Madeleine Rees of WILPF views the lack of inclusion of SRHR in UN resolutions as ultimately the responsibility of its member states. Clearly, policy moves like the Mexico City Policy make it difficult for more progressive ideas about women’s sexual and reproductive health needs and rights to be picked up at the high level of the Security Council and enable action throughout the UN system.
Rees’ solution is for other member states and civil society and non-governmental partners to hold the Trump administration accountable for its ‘retrogressive’ policies that lead to this omission.
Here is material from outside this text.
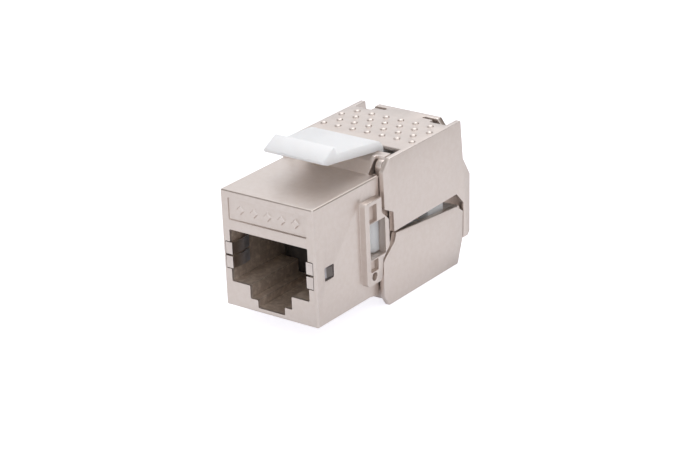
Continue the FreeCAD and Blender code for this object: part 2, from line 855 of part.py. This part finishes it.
def upper_shell():
    wall = side_prism(upper_side(), shell_inner, shell_outer)
    trunnion = cross_pin(trunnion_radius, shell_inner - trunnion_length, shell_inner + shell_wall / 2,
                         upper_hinge_y, upper_hinge_z)
    bevel = shell_wall / 2
    side = shell_inner + shell_wall / 2
    under = top - shell_wall
    plate = plan_prism(symmetric([
        (side, plate_front),
        (side, plate_rear),
        (tongue_step, plate_rear),
        (tongue_step, plate_rear + tongue_step_length),
        (tongue_half, plate_rear + tongue_step_length),
        (tongue_half, shell_rear),
    ]), under, top)
    plate = plate.cut(side_prism([
        (plate_front - 1, under - 1),
        (plate_front + bevel + 1, under - 1),
        (plate_front + bevel, under),
        (plate_front, under + bevel),
        (plate_front - 1, under + bevel),
    ], -half, half))
    leg_front = bulge_rear - leg_thickness
    rear = side_prism([
        (shell_rear, top),
        (shell_rear + waist_depth, waist),
        (bulge_rear, middle + bulge_rise),
        (bulge_rear - leg_taper, leg_bottom + leg_bevel),
        (bulge_rear - leg_taper - leg_bevel, leg_bottom),
        (leg_front - leg_taper, leg_bottom),
        (leg_front, middle + bulge_rise - leg_taper),
        (shell_rear + waist_depth - leg_thickness, waist - leg_taper),
        (shell_rear - leg_thickness, top),
    ], -side, side)
    corner = front_prism([
        (rear_wall_half, top + 1),
        (rear_wall_half, top),
        (rear_wall_half + rear_wall_slant, top - rear_wall_drop),
        (shell_inner, top - rear_wall_drop),
        (shell_inner, top + 1),
    ], plate_rear, bulge_rear)
    rear = rear.cut(both([corner])).cut(cable_arch(leg_bottom - 1, middle))
    return fuse([plate, rear] + both([wall, trunnion]) + pips())


def lower_shell():
    wall = side_prism(lower_side(), shell_inner, shell_outer)
    trunnion = cross_pin(trunnion_radius, shell_inner - trunnion_length, shell_inner + shell_wall / 2,
                         lower_hinge_y, lower_hinge_z)
    side = shell_inner + shell_wall / 2
    sole_rear = lower_rear - sole_depth
    inner = lower_rear - leg_thickness
    plate = box(-side, side, lower_plate_front, sole_rear, bottom, bottom + shell_wall)
    back = side_prism([
        (sole_rear, bottom),
        (lower_rear, leg_bottom),
        (lower_rear + knee_depth, knee),
        (lower_rear - leg_taper, knee + leg_thickness),
        (inner + knee_depth, knee + leg_taper),
        (inner, leg_bottom + leg_taper),
        (sole_rear - leg_thickness, bottom + shell_wall / 2),
        (sole_rear - leg_thickness, bottom),
    ], -side, side).cut(cable_arch(middle, top))
    return fuse([plate, back] + both([wall, trunnion]))


# --- all pieces, moved to the jack's own frame ---

def pieces():
    found = {
        "front_housing": front_housing(),
        "ground_spring_right": ground_spring(),
        "ground_spring_left": mirrored(ground_spring()),
        "contact_carrier": contact_carrier(),
        "circuit_board": circuit_board(),
        "idc_housing": idc_housing(),
        "wire_manager": wire_manager(),
        "latch": latch(),
        "upper_shell": upper_shell(),
        "lower_shell": lower_shell(),
    }
    for index, x in enumerate(contact_places(), 1):
        found[f"contact_{index}"] = contact(x)
    for index, (x, z) in enumerate(terminal_places(), 1):
        found[f"idc_terminal_{index}"] = idc_terminal(x, z)
    return found


to_frame = V(0, -bulge_rear / 2, -bottom)
os.makedirs("parts", exist_ok=True)
for name, shape in pieces().items():
    shape.translate(to_frame)
    solid = shape.Solids[0] if len(shape.Solids) == 1 else shape
    solid.exportStep(f"parts/{name}.step")
    print(name, len(shape.Solids), shape.isValid(), round(shape.Volume, 2))
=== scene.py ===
import json
import math

import bmesh
import bpy
from mathutils import Matrix, Vector
from mathutils.geometry import intersect_point_line


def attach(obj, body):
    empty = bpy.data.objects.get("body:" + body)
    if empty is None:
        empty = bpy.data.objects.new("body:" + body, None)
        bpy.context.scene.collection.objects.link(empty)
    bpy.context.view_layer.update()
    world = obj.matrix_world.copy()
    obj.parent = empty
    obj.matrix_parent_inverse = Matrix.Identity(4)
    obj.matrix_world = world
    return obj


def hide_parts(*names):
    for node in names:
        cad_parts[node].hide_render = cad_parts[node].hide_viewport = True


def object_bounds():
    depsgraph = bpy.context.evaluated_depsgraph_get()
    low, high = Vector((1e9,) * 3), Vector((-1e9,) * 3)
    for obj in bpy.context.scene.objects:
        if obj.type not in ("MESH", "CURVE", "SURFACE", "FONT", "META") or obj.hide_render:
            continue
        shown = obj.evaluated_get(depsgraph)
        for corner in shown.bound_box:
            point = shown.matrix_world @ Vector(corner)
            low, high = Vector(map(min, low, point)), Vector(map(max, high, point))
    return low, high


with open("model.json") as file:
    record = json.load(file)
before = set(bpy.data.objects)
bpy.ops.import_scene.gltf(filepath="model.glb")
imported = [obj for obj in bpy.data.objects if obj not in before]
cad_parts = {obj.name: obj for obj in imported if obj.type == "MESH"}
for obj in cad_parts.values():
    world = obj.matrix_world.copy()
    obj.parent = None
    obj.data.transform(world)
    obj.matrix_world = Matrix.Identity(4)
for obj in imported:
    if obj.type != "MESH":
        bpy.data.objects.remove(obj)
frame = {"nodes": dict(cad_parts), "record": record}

MM = 0.001
cad_low, cad_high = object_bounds()

# --- sizes of what is added here, in metres ---
CASTING_EDGE = 0.11 * MM          # radius left on the casting's edges by the die and the tumbling
PLASTIC_EDGE = 0.10 * MM
PLATING_GRAIN = 0.13 * MM         # size of the grains in the plated skin
FLOW_WAVE = 2.6 * MM              # slow waves left by the metal's flow in the die

SHARP = math.radians(32)          # edges sharper than this are rounded
LEAST_SHARE = 0.2                 # an edge with less room than this stays sharp
BESIDE_FLAT = 0.9                 # share of the free width a rounding may take, next to a flat edge
BESIDE_ROUNDED = 0.45             # and next to an edge that is rounded too
AT_ROUNDED_CORNER = 0.42
SMOOTH_UP_TO = 40                 # degrees between faces that shade as one surface
WELD = 0.002 * MM                 # corners nearer than this are one

# --- places of the jack's features: y from the port's face, z from the block's underside ---
FACE = cad_low.y
SOLE = cad_low.z + 2.06 * MM
PIP_PITCH = (2.35 * MM, 1.95 * MM)
PIP_ROWS = 4
PIP_COLUMNS = 6
LAST_PIPS = FACE + 27.25 * MM
PLATE_TOP = 17.74 * MM
KNOB_RADIUS = 0.48 * MM
KNOB_HEIGHT = 0.26 * MM
PORT_HALF = 6.3 * MM              # just outside the port's walls
PORT_TOP = 10.9 * MM
PORT_DEPTH = 15.0 * MM
BARB_SHADE_FROM = 6.95 * MM                  # the ground springs' barbs stand outside this; there they are painted dark as painted shade of their holes
SEAMS = {
    "front_housing": [(0, 0.0), (1, FACE + 2.9 * MM), (1, FACE + 11.05 * MM), (1, FACE + 15.45 * MM)],
    "upper_shell": [(0, 0.0)] + [(1, LAST_PIPS - row * PIP_PITCH[1]) for row in range(PIP_ROWS)],
    "lower_shell": [(0, 0.0)],
    "wire_manager": [(0, 0.0)],
    "idc_housing": [(0, 0.0), (2, SOLE + 3.58 * MM), (2, SOLE + 12.1 * MM)],
    "contact_carrier": [(0, 0.0)],
}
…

However, Pierson and Thomson suggest that member states that have liberal domestic abortion provision policies and international development policies, such as the UK and Sweden, will have to lead in pushing for the inclusion of reproductive rights in the future of the Women, Peace and Security Agenda.
The future of the Women, Peace and Security Agenda must be used to secure women’s access and rights to sexual and reproductive health services and to secure their rights, in order to meet the goal of protecting women from the gendered impacts of conflict as first set out in Resolution 1325. The exclusion of SRHR provisions and acknowledgements of the impact of conflict on LGBTQ+ persons from Resolution 2467 reveal that the Security Council still has a long way to go to successfully implement its Women, Peace and Security Agenda after 20 years of work.